• Task requirements
Every line below must be reproduced exactly. Copy them all.

• Material provided
☆ ☆ ☆ ☆ ☆ ☆ ☆

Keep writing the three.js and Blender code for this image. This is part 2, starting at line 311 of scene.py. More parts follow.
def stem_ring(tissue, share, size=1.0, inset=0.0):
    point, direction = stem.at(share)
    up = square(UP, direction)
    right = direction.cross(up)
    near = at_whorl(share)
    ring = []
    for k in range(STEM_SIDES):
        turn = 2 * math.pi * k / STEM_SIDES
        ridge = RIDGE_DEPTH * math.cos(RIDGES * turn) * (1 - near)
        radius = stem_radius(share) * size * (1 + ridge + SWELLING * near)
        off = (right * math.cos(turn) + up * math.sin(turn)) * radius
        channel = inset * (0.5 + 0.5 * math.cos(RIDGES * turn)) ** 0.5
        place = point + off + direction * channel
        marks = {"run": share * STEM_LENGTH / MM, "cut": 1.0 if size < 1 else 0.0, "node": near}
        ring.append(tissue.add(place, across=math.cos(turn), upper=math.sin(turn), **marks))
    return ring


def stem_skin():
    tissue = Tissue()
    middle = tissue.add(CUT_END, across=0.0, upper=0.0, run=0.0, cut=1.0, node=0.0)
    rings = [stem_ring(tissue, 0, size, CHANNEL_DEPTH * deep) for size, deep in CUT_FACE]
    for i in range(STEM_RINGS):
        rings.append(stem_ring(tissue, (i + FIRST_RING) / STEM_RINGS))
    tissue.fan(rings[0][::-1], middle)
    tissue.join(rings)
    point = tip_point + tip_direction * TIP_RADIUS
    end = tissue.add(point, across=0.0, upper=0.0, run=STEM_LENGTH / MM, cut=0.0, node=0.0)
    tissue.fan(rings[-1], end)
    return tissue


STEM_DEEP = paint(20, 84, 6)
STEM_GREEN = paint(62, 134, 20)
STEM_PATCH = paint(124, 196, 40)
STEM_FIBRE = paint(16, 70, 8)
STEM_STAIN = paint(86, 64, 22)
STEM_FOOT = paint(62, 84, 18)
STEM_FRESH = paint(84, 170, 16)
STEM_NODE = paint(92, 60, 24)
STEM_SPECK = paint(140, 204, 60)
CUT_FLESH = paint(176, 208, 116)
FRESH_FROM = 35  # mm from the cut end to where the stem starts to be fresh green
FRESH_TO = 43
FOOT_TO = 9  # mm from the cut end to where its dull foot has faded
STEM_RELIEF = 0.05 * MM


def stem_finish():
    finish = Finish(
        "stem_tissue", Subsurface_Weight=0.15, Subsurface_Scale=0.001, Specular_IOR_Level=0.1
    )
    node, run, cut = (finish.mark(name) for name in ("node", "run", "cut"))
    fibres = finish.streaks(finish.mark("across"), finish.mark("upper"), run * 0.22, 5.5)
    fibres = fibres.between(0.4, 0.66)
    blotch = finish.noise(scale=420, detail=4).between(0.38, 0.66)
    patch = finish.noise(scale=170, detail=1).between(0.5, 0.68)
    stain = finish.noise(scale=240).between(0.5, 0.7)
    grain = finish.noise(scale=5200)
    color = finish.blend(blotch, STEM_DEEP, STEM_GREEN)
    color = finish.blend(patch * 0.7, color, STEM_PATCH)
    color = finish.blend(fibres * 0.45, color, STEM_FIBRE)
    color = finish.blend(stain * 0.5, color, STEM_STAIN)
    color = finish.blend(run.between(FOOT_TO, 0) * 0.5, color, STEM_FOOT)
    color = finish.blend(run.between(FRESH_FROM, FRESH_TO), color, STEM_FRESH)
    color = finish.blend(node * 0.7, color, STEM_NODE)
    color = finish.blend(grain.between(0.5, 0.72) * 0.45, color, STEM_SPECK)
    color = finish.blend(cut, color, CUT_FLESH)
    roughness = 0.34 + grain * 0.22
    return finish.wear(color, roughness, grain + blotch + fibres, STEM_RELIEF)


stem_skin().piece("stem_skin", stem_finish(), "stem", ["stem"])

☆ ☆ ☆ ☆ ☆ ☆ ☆

• Answer below
Keep writing the three.js and Blender code for this image. This is part 2, starting at line 311 of scene.py. More parts follow.
def stem_ring(tissue, share, size=1.0, inset=0.0):
    point, direction = stem.at(share)
    up = square(UP, direction)
    right = direction.cross(up)
    near = at_whorl(share)
    ring = []
    for k in range(STEM_SIDES):
        turn = 2 * math.pi * k / STEM_SIDES
        ridge = RIDGE_DEPTH * math.cos(RIDGES * turn) * (1 - near)
        radius = stem_radius(share) * size * (1 + ridge + SWELLING * near)
        off = (right * math.cos(turn) + up * math.sin(turn)) * radius
        channel = inset * (0.5 + 0.5 * math.cos(RIDGES * turn)) ** 0.5
        place = point + off + direction * channel
        marks = {"run": share * STEM_LENGTH / MM, "cut": 1.0 if size < 1 else 0.0, "node": near}
        ring.append(tissue.add(place, across=math.cos(turn), upper=math.sin(turn), **marks))
    return ring


def stem_skin():
    tissue = Tissue()
    middle = tissue.add(CUT_END, across=0.0, upper=0.0, run=0.0, cut=1.0, node=0.0)
    rings = [stem_ring(tissue, 0, size, CHANNEL_DEPTH * deep) for size, deep in CUT_FACE]
    for i in range(STEM_RINGS):
        rings.append(stem_ring(tissue, (i + FIRST_RING) / STEM_RINGS))
    tissue.fan(rings[0][::-1], middle)
    tissue.join(rings)
    point = tip_point + tip_direction * TIP_RADIUS
    end = tissue.add(point, across=0.0, upper=0.0, run=STEM_LENGTH / MM, cut=0.0, node=0.0)
    tissue.fan(rings[-1], end)
    return tissue


STEM_DEEP = paint(20, 84, 6)
STEM_GREEN = paint(62, 134, 20)
STEM_PATCH = paint(124, 196, 40)
STEM_FIBRE = paint(16, 70, 8)
STEM_STAIN = paint(86, 64, 22)
STEM_FOOT = paint(62, 84, 18)
STEM_FRESH = paint(84, 170, 16)
STEM_NODE = paint(92, 60, 24)
STEM_SPECK = paint(140, 204, 60)
CUT_FLESH = paint(176, 208, 116)
FRESH_FROM = 35  # mm from the cut end to where the stem starts to be fresh green
FRESH_TO = 43
FOOT_TO = 9  # mm from the cut end to where its dull foot has faded
STEM_RELIEF = 0.05 * MM


def stem_finish():
    finish = Finish(
        "stem_tissue", Subsurface_Weight=0.15, Subsurface_Scale=0.001, Specular_IOR_Level=0.1
    )
    node, run, cut = (finish.mark(name) for name in ("node", "run", "cut"))
    fibres = finish.streaks(finish.mark("across"), finish.mark("upper"), run * 0.22, 5.5)
    fibres = fibres.between(0.4, 0.66)
    blotch = finish.noise(scale=420, detail=4).between(0.38, 0.66)
    patch = finish.noise(scale=170, detail=1).between(0.5, 0.68)
    stain = finish.noise(scale=240).between(0.5, 0.7)
    grain = finish.noise(scale=5200)
    color = finish.blend(blotch, STEM_DEEP, STEM_GREEN)
    color = finish.blend(patch * 0.7, color, STEM_PATCH)
    color = finish.blend(fibres * 0.45, color, STEM_FIBRE)
    color = finish.blend(stain * 0.5, color, STEM_STAIN)
    color = finish.blend(run.between(FOOT_TO, 0) * 0.5, color, STEM_FOOT)
    color = finish.blend(run.between(FRESH_FROM, FRESH_TO), color, STEM_FRESH)
    color = finish.blend(node * 0.7, color, STEM_NODE)
    color = finish.blend(grain.between(0.5, 0.72) * 0.45, color, STEM_SPECK)
    color = finish.blend(cut, color, CUT_FLESH)
    roughness = 0.34 + grain * 0.22
    return finish.wear(color, roughness, grain + blotch + fibres, STEM_RELIEF)


stem_skin().piece("stem_skin", stem_finish(), "stem", ["stem"])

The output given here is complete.